Талантливость его пьес неоспорима, но обличительная сила их невелика, и даже можно думать, что добродушие автора нравилось обличаемым зрителям. Возможно, что они искренно забавлялись, видя себя на сцене только домашними животными в длинных сюртуках, в шёлковых платьях, и, видя себя таковыми, нимало не стыдились утраты человеколюбия, даже не чувствовали этой утраты.
Я не представляю, чему мог бы научиться у Островского современный молодой драматург. Другой наш крупнейший деятель театра А. П. Чехов создал – на мой взгляд – совершенно оригинальный тип пьесы – лирическую комедию. Когда его изящные пьесы играют как драмы, они от этого тяжелеют и портятся. Герои его пьес – интеллигенты из тех, которые всю жизнь свою старались понять: почему так неудобно сидеть в одно и то же время на двух стульях? Меньше всего сейчас нам необходима лирика.
Следует упомянуть о пьесах Леонида Андреева. О них, быть может, несколько зло, но правильно было сказано: «Нельзя же ежедневно питаться только мозгами, да к тому ещё они – всегда недожарены!»
Наконец, я обязан сказать кое-что и о себе, ибо есть опасность, что моя «драматургия», ныне чрезмерно восхваляемая, способна соблазнить молодых людей на бесполезное изучение её и – того хуже – на подражание ей.
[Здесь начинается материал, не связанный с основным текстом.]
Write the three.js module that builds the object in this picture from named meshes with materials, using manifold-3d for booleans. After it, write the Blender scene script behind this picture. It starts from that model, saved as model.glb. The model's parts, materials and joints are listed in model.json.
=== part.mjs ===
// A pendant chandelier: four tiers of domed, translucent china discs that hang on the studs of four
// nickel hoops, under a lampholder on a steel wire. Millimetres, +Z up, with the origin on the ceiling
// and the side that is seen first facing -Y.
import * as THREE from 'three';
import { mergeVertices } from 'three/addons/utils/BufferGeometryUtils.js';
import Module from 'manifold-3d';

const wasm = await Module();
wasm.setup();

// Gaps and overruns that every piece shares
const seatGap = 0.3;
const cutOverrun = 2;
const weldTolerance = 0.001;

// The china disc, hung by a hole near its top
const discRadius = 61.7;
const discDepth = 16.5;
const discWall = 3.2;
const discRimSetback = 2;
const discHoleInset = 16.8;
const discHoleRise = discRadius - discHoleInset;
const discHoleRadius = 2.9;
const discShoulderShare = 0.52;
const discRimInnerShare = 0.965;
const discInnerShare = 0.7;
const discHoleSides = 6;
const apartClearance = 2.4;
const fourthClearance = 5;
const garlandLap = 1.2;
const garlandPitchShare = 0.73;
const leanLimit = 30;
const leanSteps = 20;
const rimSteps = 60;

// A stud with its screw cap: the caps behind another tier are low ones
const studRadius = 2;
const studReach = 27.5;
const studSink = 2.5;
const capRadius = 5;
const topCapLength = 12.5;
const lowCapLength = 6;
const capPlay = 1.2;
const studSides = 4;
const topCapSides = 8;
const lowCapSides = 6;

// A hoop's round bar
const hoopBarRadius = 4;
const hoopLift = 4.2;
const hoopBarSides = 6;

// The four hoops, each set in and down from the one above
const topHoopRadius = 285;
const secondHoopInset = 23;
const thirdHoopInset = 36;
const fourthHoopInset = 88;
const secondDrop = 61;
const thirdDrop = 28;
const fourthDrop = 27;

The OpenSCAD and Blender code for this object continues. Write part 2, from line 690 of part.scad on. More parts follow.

Наша критика обычно слишком торопится – и хвалит и порицает, но недостаточно хорошо и внимательно читает.
Вот, например, один из критиков заявляет по поводу «Егора Булычова»:
«Совершенно очевидно, что здесь надо говорить о новой технике драматургии, так как решающим критерием является критерий практики, а практика говорит об огромном воздействии Горького-драматурга, о большой мощи горьковского театра. Этот горьковский театр надо изучать».
Нет, изучать – не надо, потому что – нечего изучать. Я написал почти двадцать пьес, и все они – более или менее слабо связанные сцены, в которых сюжетная линия совершенно не выдержана, а характеры – недописаны, неярки, неудачны. Драма должна быть строго и насквозь действенна, только при этом условии она может служить возбудителем актуальных эмоций, настоятельно необходимых в наши дни, когда требуется боевое, пламенное слово, которое обжигало бы мещанскую ржавчину душ наших.
Одна из моих пьес держится на сцене 30 лет[9], но – это недоразумение, ибо она устарела. Я думаю, что мне следует рассказать историю этой пьесы. Она явилась итогом моих почти двадцатилетних наблюдений над миром «бывших людей», к числу которых я отношу не только странников, обитателей ночлежек и вообще «люмпенпролетариат», но и некоторую часть интеллигентов – «размагниченных», разочарованных, оскорблённых и униженных неудачами в жизни. Я очень рано почувствовал и понял, что люди эти – неизлечимы. Коноваловы способны восхищаться героизмом, но сами они – не герои и лишь в редких случаях «рыцари на час».
Коноваловых я встречал и в среде интеллигентов. Когда я писал Бубнова, я видел перед собой не только знакомого «босяка», но и одного из интеллигентов, моего учителя. Сатин – дворянин, почтово-телеграфный чиновник, отбыл четыре года тюрьмы за убийство, алкоголик и скандалист, тоже имел «двойника» – это был брат одного из крупных революционеров, который кончил самоубийством, сидя в тюрьме. Побывав в толстовских колониях – в Тверской и Симбирской, – я и почувствовал в них нечто общее с «ночлежкой» Кувалды.
Конец восьмидесятых и начало девяностых годов можно назвать годами оправдания бессилия и утешения обречённых на гибель. Литература выбрала героем своим «не-героя», одна из повестей того времени так и была озаглавлена: «Не герой»[10]. Эта повесть читалась весьма усердно. Лозунг времени был оформлен такими словами: «Наше время – не время великих задач», – «не-герои» красноречиво доказывали друг другу правильность этого лозунга и утешались стишками:
Друг мой, брат мой, усталый, страдающий брат!